🤖 AI Summary
This work addresses the limited performance of existing optical music recognition (OMR) systems on real-world handwritten piano scores, which stems primarily from the scarcity of diverse, realistically annotated training data—most datasets rely on digitally generated notation that fails to capture the visual variability of handwritten manuscripts, while manual annotation remains prohibitively expensive. To tackle this challenge under resource-constrained conditions, the authors propose a domain-adaptive approach that leverages Music Notation Graphs (MuNGs) and the Smashcima synthesis framework to generate photorealistic handwritten scores using out-of-domain symbols, thereby substantially reducing reliance on finely annotated real data.
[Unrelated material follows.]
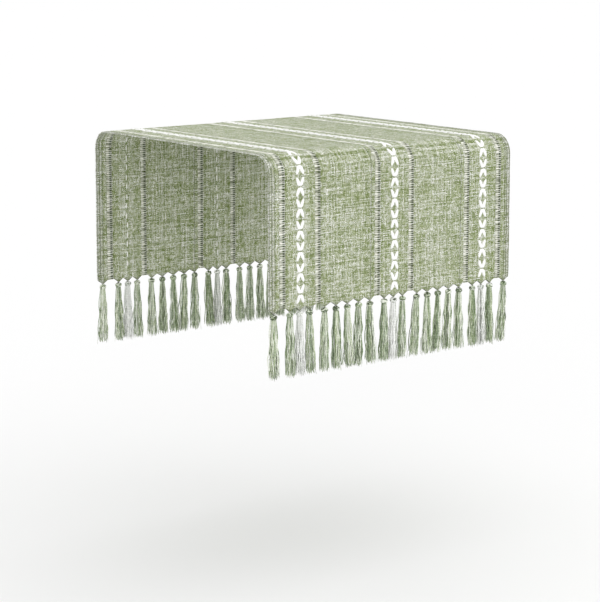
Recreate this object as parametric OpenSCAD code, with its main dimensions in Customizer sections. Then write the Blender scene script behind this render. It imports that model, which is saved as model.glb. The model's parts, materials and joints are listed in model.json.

The study establishes the first end-to-end OMR baseline for complex handwritten piano manuscripts and demonstrates through experiments that the proposed method significantly improves recognition accuracy on authentic historical music documents, advancing the practical applicability of OMR in music heritage preservation.
📝 Abstract
Optical Music Recognition (OMR) has seen major progress in model design, with end-to-end methods now capable of recognising notation at all levels of complexity. However, the impact of this progress has been limited by the visual domains of available training datasets, which are largely born-digital. Existing large collections of sheet music in libraries and other heritage institutions contain predominantly manuscripts, whose visual domains are highly diverse and different, so existing OMR systems fail when applied in the real world. These institutions are often resource-constrained, so large in-domain datasets cannot be expected. We provide a first baseline on real-world manuscripts with complex piano notation in the resource-constrained scenario. Using fine-grained music notation graph (MuNG) annotations and the Smashcima synthesis tool, we then show that while some direct transcriptions of in-domain data remain essential, domain adaptation using synthetic musical manuscript images brings significant improvement. Furthermore, the symbols used do not need to be in-domain, so the expensive fine-grained annotation can be avoided. We thus bring OMR closer to one of its stated goals: preserving and promoting musical cultural heritage.